▶ [Task statement] Copy all the material below, exactly as it stands.

* Start *

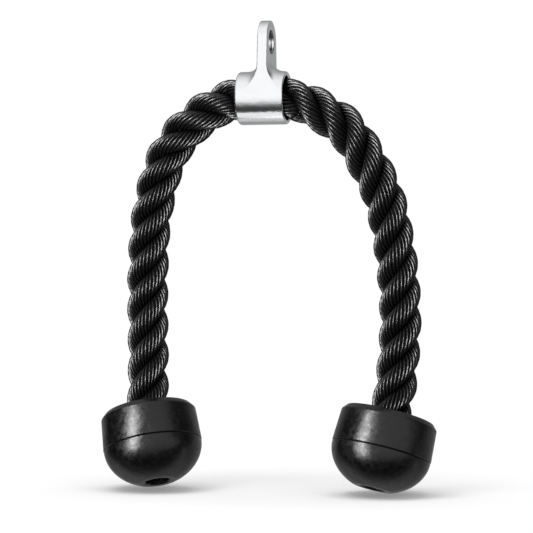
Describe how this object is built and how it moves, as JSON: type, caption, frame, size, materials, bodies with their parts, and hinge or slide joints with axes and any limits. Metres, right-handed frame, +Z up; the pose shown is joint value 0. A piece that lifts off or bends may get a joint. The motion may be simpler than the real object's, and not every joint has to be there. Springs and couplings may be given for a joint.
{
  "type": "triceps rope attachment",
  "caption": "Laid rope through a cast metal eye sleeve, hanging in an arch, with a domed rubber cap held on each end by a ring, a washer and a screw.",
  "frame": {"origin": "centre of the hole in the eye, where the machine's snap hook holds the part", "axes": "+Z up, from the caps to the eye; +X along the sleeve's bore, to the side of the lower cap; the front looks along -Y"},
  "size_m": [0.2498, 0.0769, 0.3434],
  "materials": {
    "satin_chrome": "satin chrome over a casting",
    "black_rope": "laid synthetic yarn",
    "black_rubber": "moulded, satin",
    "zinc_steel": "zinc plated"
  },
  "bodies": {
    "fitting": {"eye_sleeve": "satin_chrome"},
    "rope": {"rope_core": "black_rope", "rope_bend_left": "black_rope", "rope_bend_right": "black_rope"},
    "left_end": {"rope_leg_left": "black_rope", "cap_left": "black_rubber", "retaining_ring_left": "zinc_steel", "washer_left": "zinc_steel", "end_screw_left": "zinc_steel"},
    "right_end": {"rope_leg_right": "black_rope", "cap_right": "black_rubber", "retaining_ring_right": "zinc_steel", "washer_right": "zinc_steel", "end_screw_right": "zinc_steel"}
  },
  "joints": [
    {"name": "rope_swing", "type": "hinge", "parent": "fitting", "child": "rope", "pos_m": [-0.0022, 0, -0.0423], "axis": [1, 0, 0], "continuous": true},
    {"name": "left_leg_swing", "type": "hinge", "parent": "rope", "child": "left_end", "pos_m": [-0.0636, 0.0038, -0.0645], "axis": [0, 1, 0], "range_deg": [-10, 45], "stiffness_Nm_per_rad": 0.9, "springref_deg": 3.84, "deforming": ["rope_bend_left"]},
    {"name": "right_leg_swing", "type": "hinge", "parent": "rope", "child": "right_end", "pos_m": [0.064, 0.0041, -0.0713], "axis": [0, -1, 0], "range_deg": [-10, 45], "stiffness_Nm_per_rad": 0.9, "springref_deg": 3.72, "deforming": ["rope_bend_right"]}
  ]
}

* End *

▶ [Complete output]
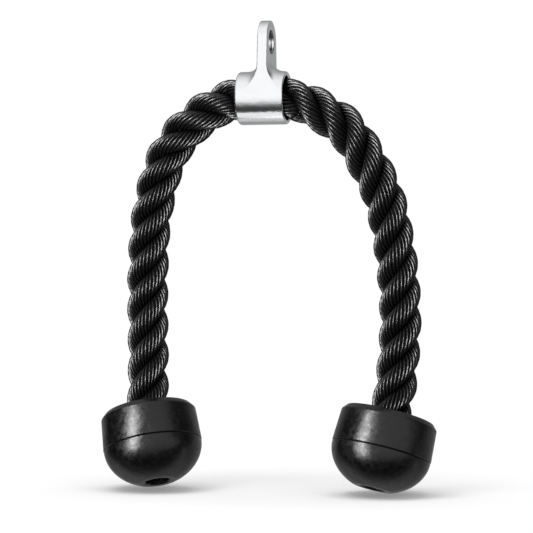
Describe how this object is built and how it moves, as JSON: type, caption, frame, size, materials, bodies with their parts, and hinge or slide joints with axes and any limits. Metres, right-handed frame, +Z up; the pose shown is joint value 0. A piece that lifts off or bends may get a joint. The motion may be simpler than the real object's, and not every joint has to be there. Springs and couplings may be given for a joint.
{
  "type": "triceps rope attachment",
  "caption": "Laid rope through a cast metal eye sleeve, hanging in an arch, with a domed rubber cap held on each end by a ring, a washer and a screw.",
  "frame": {"origin": "centre of the hole in the eye, where the machine's snap hook holds the part", "axes": "+Z up, from the caps to the eye; +X along the sleeve's bore, to the side of the lower cap; the front looks along -Y"},
  "size_m": [0.2498, 0.0769, 0.3434],
  "materials": {
    "satin_chrome": "satin chrome over a casting",
    "black_rope": "laid synthetic yarn",
    "black_rubber": "moulded, satin",
    "zinc_steel": "zinc plated"
  },
  "bodies": {
    "fitting": {"eye_sleeve": "satin_chrome"},
    "rope": {"rope_core": "black_rope", "rope_bend_left": "black_rope", "rope_bend_right": "black_rope"},
    "left_end": {"rope_leg_left": "black_rope", "cap_left": "black_rubber", "retaining_ring_left": "zinc_steel", "washer_left": "zinc_steel", "end_screw_left": "zinc_steel"},
    "right_end": {"rope_leg_right": "black_rope", "cap_right": "black_rubber", "retaining_ring_right": "zinc_steel", "washer_right": "zinc_steel", "end_screw_right": "zinc_steel"}
  },
  "joints": [
    {"name": "rope_swing", "type": "hinge", "parent": "fitting", "child": "rope", "pos_m": [-0.0022, 0, -0.0423], "axis": [1, 0, 0], "continuous": true},
    {"name": "left_leg_swing", "type": "hinge", "parent": "rope", "child": "left_end", "pos_m": [-0.0636, 0.0038, -0.0645], "axis": [0, 1, 0], "range_deg": [-10, 45], "stiffness_Nm_per_rad": 0.9, "springref_deg": 3.84, "deforming": ["rope_bend_left"]},
    {"name": "right_leg_swing", "type": "hinge", "parent": "rope", "child": "right_end", "pos_m": [0.064, 0.0041, -0.0713], "axis": [0, -1, 0], "range_deg": [-10, 45], "stiffness_Nm_per_rad": 0.9, "springref_deg": 3.72, "deforming": ["rope_bend_right"]}
  ]
}